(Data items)
* * *

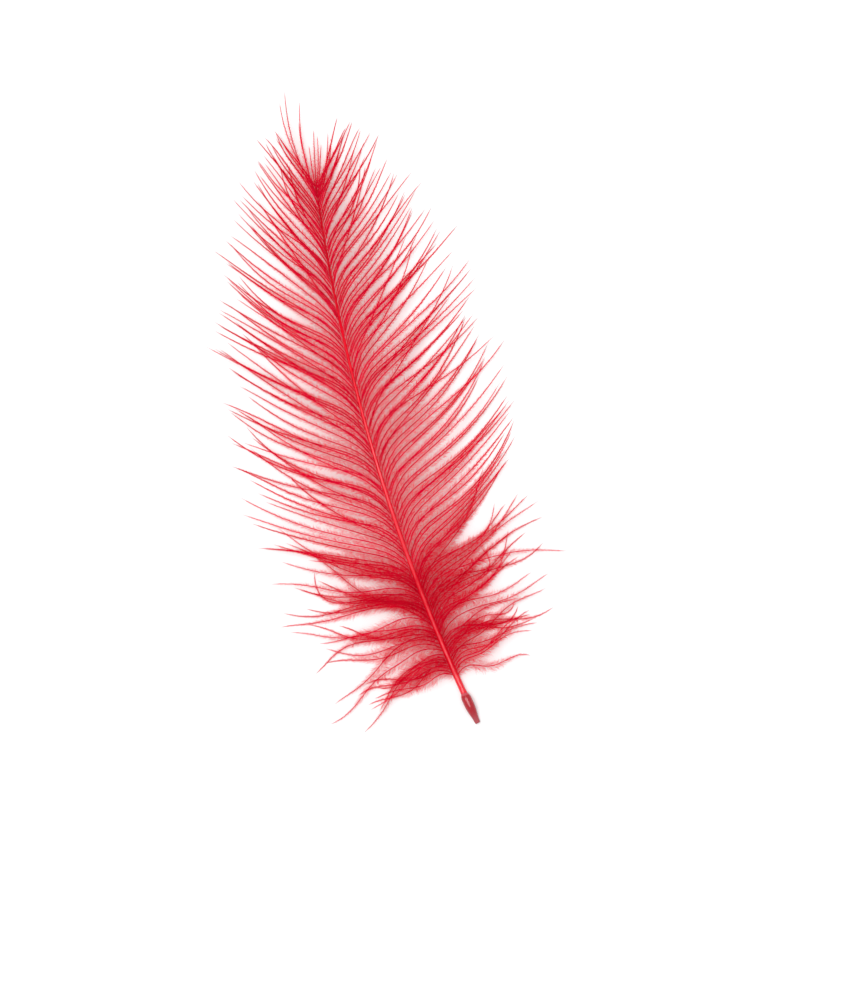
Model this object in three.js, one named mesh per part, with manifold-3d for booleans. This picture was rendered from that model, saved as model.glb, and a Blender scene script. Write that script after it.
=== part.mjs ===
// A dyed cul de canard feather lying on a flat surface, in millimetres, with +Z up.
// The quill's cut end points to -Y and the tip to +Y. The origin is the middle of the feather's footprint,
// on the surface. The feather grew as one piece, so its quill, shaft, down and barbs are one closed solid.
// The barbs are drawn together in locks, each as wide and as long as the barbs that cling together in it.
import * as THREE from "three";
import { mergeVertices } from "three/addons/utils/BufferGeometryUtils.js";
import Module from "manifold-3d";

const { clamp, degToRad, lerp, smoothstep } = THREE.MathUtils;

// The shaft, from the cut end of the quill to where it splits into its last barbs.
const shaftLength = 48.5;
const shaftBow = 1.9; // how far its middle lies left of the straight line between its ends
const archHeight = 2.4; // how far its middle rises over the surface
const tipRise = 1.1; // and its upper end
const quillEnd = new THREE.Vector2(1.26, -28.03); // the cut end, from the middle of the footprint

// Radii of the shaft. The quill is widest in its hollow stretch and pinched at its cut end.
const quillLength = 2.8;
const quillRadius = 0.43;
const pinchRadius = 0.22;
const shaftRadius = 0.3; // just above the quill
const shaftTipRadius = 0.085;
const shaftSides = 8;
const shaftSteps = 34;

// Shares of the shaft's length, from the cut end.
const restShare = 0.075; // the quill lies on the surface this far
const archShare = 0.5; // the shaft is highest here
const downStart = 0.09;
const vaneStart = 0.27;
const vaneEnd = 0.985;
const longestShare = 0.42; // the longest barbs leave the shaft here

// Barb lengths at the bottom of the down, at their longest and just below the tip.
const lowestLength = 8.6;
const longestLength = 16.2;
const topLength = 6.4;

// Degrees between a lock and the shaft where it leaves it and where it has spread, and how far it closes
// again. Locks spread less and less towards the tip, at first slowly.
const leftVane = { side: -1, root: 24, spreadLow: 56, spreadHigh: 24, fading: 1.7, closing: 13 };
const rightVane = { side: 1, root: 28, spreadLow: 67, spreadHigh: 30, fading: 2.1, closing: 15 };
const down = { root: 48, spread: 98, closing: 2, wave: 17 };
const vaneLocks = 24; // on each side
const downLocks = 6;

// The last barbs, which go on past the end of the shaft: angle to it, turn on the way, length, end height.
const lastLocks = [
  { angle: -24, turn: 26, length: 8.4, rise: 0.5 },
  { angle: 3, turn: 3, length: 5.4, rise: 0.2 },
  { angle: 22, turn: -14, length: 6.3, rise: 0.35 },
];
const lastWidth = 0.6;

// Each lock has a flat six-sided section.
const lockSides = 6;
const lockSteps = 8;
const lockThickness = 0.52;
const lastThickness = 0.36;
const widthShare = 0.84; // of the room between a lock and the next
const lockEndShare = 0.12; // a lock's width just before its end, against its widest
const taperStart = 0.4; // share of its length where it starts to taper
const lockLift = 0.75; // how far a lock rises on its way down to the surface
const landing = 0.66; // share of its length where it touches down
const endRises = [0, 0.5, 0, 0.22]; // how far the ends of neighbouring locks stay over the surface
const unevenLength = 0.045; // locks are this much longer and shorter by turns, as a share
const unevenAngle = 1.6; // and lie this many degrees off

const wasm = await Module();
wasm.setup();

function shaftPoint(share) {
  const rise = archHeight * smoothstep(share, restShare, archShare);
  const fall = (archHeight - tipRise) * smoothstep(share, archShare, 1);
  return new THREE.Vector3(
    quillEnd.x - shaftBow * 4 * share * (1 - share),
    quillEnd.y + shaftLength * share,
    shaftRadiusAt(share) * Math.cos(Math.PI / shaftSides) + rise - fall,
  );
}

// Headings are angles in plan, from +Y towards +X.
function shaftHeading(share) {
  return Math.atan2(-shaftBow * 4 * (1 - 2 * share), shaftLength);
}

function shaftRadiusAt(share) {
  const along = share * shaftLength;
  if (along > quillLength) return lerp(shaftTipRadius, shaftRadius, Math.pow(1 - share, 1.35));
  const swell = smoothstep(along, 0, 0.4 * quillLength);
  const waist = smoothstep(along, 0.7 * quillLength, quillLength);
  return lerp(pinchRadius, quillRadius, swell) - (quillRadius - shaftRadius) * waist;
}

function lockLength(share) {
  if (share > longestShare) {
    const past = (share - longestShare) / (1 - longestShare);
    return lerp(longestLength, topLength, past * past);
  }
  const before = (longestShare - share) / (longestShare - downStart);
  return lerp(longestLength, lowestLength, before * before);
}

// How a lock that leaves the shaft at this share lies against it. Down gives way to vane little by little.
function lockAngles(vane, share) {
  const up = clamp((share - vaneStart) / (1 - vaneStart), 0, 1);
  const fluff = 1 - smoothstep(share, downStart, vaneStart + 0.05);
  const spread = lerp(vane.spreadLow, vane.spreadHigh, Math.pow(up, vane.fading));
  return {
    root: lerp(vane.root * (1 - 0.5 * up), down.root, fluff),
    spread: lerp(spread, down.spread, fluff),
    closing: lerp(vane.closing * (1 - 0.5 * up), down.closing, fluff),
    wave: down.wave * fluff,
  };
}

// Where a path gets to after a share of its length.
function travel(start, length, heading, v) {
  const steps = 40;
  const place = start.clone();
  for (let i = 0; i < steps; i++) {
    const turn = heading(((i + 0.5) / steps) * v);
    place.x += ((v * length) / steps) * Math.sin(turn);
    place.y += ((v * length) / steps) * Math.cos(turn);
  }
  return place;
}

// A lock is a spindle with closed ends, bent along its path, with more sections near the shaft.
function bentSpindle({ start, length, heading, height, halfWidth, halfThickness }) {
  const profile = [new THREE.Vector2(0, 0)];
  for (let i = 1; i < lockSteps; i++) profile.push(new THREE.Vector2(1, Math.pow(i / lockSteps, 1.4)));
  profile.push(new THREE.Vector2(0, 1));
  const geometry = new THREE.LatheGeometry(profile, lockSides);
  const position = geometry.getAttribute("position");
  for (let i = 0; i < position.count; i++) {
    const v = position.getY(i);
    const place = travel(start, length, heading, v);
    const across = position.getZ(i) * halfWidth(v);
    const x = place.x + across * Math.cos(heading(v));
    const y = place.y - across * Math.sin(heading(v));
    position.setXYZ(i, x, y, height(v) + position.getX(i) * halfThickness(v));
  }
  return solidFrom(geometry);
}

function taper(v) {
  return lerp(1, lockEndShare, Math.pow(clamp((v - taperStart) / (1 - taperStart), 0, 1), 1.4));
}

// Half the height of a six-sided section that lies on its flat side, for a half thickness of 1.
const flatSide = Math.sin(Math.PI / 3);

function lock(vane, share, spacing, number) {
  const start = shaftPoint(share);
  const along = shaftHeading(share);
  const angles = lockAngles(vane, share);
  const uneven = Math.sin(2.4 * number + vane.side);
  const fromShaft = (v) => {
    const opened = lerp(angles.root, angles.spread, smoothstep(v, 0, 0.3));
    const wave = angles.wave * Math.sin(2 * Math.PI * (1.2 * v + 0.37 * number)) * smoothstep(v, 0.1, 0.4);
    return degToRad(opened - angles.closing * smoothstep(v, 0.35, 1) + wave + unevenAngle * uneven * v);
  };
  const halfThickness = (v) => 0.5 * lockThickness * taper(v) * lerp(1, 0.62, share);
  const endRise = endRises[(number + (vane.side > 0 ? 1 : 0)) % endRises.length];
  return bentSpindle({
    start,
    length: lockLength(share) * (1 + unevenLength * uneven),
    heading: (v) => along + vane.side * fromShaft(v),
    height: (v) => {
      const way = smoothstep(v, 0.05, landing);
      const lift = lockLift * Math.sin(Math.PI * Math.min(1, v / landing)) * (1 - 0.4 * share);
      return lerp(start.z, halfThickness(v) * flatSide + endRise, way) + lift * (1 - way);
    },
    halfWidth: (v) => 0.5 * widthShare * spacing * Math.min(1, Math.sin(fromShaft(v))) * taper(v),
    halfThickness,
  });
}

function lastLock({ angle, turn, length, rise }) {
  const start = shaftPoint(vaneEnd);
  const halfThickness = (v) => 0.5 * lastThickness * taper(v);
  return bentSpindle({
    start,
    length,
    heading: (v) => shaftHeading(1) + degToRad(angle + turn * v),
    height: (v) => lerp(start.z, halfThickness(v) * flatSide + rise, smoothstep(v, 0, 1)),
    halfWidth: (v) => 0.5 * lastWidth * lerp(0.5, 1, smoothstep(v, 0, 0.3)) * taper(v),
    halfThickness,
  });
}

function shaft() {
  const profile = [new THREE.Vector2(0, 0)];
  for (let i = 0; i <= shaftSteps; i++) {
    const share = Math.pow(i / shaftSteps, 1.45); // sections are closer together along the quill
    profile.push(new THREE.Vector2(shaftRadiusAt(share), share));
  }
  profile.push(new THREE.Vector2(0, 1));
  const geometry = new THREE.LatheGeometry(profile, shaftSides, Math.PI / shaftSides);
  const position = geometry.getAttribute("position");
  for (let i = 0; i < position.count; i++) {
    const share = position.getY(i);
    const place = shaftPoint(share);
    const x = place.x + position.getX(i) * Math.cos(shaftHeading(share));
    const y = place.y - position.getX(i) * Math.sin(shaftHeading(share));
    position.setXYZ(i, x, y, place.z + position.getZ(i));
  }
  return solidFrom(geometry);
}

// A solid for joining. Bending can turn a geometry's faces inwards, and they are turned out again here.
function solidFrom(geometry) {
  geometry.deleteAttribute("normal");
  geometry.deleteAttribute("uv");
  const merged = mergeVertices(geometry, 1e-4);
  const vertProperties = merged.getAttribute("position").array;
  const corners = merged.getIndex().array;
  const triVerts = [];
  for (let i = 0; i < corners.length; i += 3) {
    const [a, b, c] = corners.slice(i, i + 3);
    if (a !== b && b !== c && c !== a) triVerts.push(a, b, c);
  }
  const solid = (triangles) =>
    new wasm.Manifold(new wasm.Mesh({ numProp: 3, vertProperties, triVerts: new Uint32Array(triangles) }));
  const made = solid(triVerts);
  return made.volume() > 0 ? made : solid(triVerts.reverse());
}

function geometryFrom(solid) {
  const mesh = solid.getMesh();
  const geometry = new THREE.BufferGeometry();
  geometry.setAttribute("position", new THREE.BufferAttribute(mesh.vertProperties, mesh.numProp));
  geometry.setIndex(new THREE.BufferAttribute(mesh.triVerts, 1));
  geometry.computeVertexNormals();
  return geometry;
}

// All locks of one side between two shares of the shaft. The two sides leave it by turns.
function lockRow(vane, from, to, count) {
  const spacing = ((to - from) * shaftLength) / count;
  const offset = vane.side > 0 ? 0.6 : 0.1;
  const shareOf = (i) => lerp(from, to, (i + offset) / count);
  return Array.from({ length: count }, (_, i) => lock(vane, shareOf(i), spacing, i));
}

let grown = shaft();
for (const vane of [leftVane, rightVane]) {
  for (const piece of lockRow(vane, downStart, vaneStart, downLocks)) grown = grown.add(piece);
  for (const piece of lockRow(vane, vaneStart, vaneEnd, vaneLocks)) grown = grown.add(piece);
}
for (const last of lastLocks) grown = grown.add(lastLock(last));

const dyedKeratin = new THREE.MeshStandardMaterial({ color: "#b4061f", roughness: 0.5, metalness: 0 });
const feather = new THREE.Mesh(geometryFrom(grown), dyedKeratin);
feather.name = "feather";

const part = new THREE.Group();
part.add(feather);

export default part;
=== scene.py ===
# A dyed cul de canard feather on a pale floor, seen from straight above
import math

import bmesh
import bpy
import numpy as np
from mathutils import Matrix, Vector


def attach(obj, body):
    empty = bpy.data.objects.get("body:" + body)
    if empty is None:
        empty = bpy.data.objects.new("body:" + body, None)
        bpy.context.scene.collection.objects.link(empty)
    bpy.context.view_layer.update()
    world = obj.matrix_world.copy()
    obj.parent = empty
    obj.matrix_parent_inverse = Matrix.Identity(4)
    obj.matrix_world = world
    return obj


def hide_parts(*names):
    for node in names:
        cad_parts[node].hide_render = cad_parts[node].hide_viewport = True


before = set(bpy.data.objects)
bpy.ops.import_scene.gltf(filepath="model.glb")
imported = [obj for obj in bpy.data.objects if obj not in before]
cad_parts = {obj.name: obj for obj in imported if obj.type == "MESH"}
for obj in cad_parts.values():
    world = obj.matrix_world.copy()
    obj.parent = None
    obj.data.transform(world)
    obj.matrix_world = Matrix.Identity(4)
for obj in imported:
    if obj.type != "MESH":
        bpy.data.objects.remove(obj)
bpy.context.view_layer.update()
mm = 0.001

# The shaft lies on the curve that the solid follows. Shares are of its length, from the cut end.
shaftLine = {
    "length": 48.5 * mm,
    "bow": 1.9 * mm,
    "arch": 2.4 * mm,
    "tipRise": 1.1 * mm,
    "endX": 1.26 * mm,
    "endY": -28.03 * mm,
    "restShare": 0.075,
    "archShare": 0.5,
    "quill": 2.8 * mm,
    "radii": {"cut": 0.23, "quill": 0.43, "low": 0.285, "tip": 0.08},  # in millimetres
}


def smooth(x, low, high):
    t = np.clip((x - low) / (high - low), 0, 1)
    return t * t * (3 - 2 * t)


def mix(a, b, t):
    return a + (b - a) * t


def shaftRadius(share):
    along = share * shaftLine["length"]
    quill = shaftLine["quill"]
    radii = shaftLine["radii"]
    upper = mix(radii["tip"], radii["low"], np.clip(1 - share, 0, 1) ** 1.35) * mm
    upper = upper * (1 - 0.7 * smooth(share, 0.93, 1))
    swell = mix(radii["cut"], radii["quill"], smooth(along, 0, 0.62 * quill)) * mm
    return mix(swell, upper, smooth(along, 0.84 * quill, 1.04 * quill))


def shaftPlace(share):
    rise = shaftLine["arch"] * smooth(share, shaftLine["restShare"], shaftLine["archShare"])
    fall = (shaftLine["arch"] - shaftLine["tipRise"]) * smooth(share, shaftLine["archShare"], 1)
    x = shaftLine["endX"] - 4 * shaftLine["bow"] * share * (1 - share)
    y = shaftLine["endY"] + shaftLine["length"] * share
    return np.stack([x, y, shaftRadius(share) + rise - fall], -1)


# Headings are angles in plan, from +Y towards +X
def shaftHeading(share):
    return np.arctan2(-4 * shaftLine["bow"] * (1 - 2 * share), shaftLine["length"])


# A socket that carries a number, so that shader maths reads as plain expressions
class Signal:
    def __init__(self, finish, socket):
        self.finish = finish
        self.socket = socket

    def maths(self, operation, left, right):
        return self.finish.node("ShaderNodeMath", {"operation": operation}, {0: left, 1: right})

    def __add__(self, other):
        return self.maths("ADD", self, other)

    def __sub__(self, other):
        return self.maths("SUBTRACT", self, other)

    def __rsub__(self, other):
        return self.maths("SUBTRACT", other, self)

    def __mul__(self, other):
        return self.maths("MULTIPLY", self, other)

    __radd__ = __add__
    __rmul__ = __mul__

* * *

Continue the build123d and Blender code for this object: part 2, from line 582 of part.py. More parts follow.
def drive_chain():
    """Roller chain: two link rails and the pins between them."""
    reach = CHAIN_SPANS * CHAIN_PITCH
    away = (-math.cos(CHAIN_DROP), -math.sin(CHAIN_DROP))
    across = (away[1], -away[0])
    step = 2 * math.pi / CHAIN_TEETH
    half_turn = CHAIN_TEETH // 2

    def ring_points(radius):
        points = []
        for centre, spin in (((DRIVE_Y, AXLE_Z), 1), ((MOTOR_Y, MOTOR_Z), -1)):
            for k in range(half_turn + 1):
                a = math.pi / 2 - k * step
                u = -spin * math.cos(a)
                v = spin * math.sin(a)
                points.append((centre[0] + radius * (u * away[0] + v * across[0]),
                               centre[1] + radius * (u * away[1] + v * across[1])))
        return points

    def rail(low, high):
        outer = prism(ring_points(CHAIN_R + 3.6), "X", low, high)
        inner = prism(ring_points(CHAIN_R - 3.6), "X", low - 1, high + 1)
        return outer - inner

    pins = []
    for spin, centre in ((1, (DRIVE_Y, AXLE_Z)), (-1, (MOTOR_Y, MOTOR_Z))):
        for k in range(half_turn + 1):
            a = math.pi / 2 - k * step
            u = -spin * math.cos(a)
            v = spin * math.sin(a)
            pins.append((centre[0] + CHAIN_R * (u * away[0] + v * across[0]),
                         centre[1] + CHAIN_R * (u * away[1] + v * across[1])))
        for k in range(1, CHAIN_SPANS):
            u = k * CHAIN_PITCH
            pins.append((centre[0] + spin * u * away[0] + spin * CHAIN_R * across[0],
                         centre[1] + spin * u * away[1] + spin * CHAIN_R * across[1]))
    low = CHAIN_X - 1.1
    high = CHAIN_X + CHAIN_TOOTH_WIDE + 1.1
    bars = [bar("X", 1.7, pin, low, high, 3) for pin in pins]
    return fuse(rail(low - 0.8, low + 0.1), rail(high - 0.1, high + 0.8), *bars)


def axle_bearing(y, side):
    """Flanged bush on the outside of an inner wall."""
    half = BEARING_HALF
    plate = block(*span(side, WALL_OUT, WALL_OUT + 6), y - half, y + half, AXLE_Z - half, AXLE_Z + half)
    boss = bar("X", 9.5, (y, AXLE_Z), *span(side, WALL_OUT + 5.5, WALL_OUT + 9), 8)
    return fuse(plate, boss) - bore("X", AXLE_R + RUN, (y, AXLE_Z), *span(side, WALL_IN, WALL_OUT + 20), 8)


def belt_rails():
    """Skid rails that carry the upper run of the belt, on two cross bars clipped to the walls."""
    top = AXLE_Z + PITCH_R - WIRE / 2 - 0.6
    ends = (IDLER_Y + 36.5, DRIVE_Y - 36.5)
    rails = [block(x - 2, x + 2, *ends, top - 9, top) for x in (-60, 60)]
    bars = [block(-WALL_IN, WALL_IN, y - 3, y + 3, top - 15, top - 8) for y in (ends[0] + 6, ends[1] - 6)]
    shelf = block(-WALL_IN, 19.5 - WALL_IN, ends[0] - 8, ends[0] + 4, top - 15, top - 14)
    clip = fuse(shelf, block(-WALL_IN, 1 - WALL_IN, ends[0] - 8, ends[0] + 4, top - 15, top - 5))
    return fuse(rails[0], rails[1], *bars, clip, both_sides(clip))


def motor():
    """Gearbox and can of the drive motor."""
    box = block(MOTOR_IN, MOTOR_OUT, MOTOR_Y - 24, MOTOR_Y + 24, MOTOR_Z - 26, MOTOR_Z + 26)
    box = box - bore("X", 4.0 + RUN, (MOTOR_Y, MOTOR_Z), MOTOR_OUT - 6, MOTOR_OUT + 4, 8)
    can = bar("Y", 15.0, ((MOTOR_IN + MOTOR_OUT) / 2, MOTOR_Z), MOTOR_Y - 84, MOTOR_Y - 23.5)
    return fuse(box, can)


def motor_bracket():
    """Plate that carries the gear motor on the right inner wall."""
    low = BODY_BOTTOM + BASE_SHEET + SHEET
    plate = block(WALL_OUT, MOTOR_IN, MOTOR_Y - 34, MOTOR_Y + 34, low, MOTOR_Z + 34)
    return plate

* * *

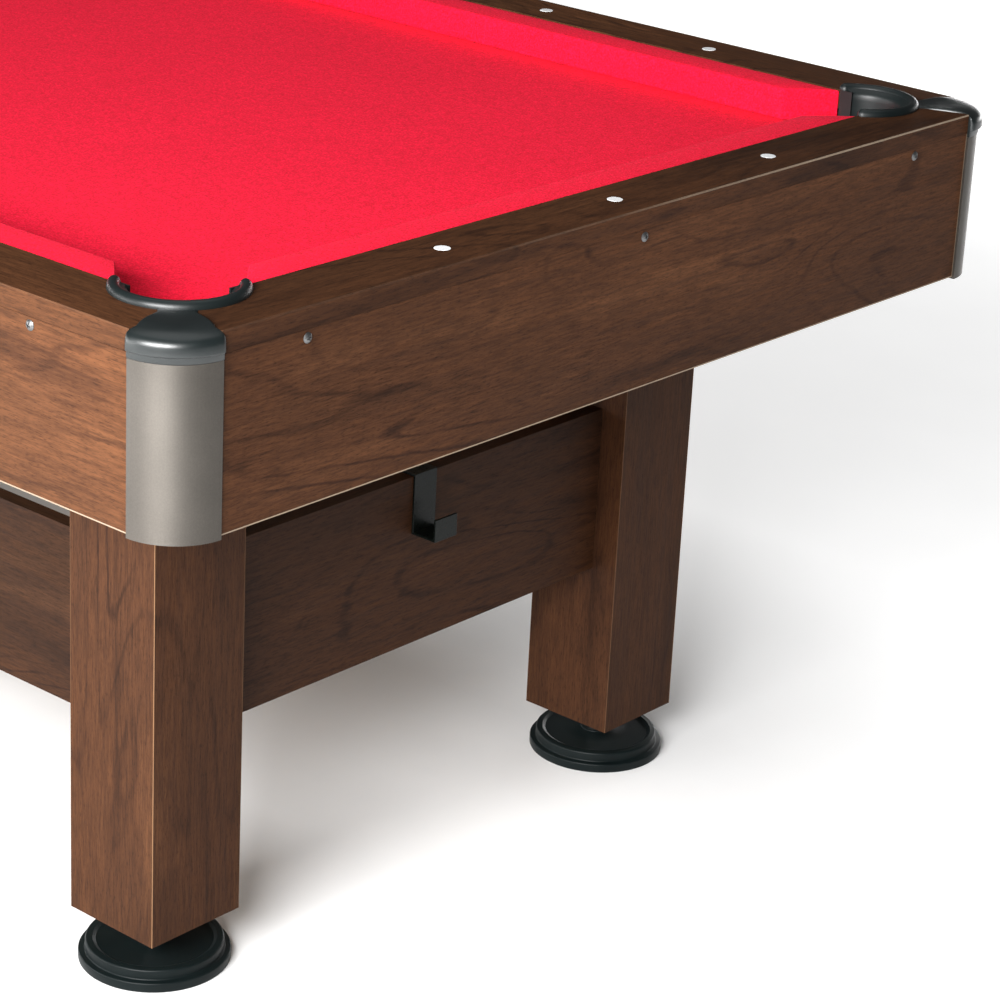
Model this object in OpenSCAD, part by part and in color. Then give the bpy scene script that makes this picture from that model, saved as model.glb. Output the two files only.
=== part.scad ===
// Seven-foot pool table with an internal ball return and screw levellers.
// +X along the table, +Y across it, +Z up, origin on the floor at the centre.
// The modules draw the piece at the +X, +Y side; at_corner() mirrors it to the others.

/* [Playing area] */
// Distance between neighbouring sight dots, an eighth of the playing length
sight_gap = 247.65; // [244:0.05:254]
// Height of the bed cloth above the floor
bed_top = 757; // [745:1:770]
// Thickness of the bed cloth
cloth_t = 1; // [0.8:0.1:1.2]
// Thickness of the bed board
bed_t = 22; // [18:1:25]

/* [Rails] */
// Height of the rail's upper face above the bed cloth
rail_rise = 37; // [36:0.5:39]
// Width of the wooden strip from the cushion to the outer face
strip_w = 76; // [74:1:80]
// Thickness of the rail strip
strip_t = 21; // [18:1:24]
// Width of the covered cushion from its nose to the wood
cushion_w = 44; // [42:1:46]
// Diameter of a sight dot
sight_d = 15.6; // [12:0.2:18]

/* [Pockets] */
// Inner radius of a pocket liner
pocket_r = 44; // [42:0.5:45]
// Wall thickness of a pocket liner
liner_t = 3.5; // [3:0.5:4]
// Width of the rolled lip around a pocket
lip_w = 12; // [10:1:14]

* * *

Look through the entries above and quote exactly the lines from the line with "const dyedKeratin = new" to the line with "obj.parent = empty", counting both of those lines.

Answer in full
const dyedKeratin = new THREE.MeshStandardMaterial({ color: "#b4061f", roughness: 0.5, metalness: 0 });
const feather = new THREE.Mesh(geometryFrom(grown), dyedKeratin);
feather.name = "feather";

const part = new THREE.Group();
part.add(feather);

export default part;
=== scene.py ===
# A dyed cul de canard feather on a pale floor, seen from straight above
import math

import bmesh
import bpy
import numpy as np
from mathutils import Matrix, Vector


def attach(obj, body):
    empty = bpy.data.objects.get("body:" + body)
    if empty is None:
        empty = bpy.data.objects.new("body:" + body, None)
        bpy.context.scene.collection.objects.link(empty)
    bpy.context.view_layer.update()
    world = obj.matrix_world.copy()
    obj.parent = empty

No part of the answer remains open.